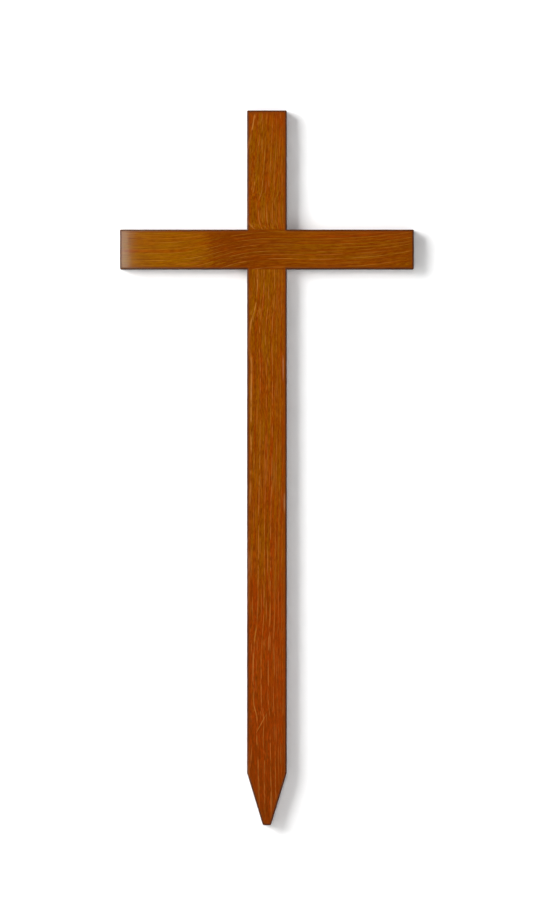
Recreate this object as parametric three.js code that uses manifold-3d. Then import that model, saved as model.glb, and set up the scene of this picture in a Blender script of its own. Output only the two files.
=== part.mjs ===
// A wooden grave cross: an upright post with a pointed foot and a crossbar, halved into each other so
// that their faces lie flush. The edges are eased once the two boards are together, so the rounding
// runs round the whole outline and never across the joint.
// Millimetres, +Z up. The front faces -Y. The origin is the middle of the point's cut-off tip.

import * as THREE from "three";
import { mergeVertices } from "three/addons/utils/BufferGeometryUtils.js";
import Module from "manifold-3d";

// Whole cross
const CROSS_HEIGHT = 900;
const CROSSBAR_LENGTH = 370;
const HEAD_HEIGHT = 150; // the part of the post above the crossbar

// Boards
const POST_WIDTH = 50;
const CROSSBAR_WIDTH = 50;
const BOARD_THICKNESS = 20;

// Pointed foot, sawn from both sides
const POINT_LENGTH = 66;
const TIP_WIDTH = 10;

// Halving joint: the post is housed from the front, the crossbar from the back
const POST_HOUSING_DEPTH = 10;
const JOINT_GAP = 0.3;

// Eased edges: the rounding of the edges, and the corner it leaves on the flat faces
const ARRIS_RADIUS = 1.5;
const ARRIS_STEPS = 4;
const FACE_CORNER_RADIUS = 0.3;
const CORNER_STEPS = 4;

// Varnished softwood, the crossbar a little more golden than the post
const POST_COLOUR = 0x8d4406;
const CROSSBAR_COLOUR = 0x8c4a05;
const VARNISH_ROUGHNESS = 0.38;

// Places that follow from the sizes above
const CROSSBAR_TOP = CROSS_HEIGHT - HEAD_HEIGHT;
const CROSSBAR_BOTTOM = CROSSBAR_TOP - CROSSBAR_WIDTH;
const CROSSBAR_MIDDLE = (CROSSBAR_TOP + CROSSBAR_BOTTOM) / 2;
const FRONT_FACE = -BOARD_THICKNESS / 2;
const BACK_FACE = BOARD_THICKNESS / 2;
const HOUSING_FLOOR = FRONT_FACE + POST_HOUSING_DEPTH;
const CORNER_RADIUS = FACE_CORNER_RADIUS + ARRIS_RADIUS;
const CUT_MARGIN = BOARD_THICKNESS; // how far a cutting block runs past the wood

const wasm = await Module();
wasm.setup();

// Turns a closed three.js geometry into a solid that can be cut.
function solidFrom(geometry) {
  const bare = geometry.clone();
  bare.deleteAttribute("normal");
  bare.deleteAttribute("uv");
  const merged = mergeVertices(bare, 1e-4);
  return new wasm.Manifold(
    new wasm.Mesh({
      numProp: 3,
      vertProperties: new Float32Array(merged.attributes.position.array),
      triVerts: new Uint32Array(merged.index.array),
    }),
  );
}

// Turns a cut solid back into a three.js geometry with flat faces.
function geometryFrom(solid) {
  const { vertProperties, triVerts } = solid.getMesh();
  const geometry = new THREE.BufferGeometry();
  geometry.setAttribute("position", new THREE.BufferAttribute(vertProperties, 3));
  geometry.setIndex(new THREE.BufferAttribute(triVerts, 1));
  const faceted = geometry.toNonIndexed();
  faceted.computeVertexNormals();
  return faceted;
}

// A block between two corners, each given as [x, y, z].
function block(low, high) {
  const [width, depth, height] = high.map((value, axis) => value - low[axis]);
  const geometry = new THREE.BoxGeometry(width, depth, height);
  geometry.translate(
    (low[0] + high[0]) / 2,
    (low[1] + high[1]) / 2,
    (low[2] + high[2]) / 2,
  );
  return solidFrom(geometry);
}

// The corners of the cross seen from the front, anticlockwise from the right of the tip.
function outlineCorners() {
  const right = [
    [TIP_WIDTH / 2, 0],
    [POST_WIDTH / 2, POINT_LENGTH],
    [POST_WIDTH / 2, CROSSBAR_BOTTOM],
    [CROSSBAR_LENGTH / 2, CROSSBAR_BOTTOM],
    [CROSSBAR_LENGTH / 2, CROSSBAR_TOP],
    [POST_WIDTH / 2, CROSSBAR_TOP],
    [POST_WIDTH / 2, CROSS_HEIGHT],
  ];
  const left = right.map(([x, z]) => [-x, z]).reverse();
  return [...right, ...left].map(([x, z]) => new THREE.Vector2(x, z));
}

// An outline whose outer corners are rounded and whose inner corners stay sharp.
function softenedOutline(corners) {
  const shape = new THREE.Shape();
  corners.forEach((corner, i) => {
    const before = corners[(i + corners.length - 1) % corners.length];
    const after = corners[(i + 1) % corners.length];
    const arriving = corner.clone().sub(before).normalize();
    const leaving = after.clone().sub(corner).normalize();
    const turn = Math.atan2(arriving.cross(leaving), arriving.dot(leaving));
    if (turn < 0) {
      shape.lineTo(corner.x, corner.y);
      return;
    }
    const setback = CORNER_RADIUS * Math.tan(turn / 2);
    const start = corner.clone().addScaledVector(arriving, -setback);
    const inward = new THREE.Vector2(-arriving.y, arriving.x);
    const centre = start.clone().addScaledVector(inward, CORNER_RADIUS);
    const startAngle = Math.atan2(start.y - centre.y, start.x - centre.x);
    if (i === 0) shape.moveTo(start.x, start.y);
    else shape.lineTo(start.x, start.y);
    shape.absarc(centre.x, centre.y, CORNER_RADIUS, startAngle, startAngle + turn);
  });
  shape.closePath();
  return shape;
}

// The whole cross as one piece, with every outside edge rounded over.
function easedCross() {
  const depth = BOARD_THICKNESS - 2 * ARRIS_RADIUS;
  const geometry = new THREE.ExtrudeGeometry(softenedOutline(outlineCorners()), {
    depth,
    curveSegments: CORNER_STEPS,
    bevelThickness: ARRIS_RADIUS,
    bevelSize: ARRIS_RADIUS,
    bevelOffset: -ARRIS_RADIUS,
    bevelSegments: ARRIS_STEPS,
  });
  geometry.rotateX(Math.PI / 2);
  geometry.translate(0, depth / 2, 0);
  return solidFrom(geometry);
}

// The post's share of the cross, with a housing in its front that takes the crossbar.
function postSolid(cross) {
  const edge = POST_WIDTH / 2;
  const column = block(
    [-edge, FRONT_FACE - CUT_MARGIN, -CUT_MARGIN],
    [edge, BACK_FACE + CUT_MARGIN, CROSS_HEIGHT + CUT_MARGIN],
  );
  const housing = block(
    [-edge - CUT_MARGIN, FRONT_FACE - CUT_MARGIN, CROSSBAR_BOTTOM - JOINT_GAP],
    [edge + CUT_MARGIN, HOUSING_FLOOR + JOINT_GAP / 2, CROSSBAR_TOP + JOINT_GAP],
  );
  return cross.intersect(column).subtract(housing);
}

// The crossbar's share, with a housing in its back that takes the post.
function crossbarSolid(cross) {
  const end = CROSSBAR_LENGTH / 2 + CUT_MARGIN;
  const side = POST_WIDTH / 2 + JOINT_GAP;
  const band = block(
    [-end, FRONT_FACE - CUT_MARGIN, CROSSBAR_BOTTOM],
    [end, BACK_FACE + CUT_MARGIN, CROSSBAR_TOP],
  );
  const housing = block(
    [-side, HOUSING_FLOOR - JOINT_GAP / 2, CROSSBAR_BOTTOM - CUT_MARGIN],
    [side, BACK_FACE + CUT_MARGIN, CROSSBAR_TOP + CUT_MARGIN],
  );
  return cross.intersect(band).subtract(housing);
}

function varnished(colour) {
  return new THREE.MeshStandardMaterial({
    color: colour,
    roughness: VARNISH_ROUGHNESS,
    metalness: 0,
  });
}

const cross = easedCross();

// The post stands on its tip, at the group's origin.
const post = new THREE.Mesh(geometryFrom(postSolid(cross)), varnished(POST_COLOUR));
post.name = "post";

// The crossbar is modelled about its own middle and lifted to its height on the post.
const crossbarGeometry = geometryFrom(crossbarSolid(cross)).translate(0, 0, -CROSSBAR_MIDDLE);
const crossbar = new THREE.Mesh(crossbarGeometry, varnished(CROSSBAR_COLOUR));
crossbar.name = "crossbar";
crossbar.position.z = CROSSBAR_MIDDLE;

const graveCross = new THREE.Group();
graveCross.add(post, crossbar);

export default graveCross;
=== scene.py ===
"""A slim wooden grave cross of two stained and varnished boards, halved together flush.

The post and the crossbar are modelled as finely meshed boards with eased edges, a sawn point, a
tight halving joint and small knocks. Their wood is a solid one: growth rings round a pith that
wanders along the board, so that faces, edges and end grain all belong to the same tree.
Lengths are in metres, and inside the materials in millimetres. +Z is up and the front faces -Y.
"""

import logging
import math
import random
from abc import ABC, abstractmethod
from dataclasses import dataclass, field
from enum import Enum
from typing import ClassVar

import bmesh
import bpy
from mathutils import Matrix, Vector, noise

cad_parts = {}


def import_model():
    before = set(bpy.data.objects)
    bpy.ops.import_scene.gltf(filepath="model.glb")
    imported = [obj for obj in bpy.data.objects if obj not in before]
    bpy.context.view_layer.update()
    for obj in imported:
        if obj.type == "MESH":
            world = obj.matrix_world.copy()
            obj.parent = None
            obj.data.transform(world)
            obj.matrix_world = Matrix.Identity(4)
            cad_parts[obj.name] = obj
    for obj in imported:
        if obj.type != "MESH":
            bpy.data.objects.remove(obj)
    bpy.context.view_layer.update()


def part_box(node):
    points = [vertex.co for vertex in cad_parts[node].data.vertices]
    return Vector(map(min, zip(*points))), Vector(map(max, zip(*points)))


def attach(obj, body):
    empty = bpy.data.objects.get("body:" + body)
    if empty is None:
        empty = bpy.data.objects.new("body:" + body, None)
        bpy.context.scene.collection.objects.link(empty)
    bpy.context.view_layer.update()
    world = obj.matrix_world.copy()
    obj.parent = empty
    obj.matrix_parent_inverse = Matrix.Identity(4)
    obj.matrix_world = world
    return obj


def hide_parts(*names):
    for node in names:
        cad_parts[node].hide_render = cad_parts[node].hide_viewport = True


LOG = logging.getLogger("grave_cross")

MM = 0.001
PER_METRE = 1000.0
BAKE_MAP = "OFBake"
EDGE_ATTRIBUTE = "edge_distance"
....
Your output must be the lines of the material above, from the first through the line that contains "const BOARD_THICKNESS = 20;", copied exactly. Include both endpoints and nothing else.

Task output:
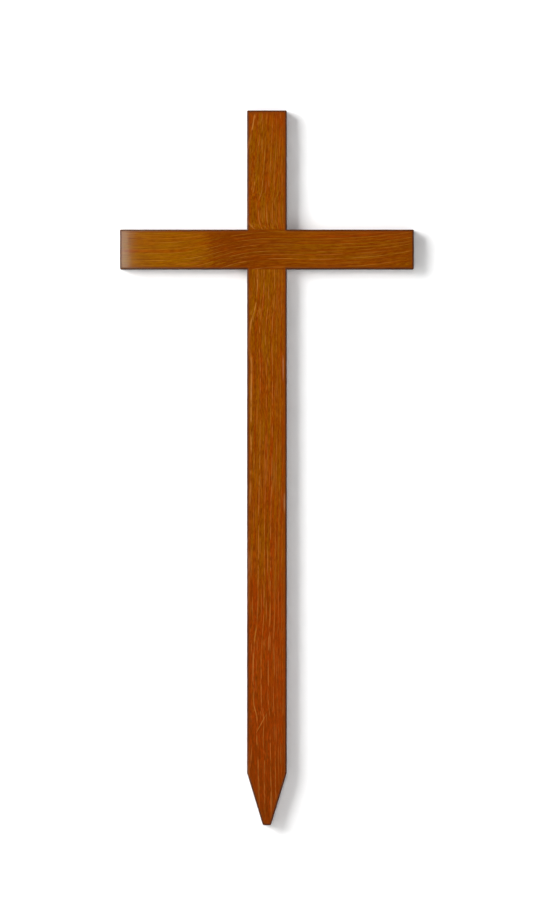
Recreate this object as parametric three.js code that uses manifold-3d. Then import that model, saved as model.glb, and set up the scene of this picture in a Blender script of its own. Output only the two files.
=== part.mjs ===
// A wooden grave cross: an upright post with a pointed foot and a crossbar, halved into each other so
// that their faces lie flush. The edges are eased once the two boards are together, so the rounding
// runs round the whole outline and never across the joint.
// Millimetres, +Z up. The front faces -Y. The origin is the middle of the point's cut-off tip.

import * as THREE from "three";
import { mergeVertices } from "three/addons/utils/BufferGeometryUtils.js";
import Module from "manifold-3d";

// Whole cross
const CROSS_HEIGHT = 900;
const CROSSBAR_LENGTH = 370;
const HEAD_HEIGHT = 150; // the part of the post above the crossbar

// Boards
const POST_WIDTH = 50;
const CROSSBAR_WIDTH = 50;
const BOARD_THICKNESS = 20;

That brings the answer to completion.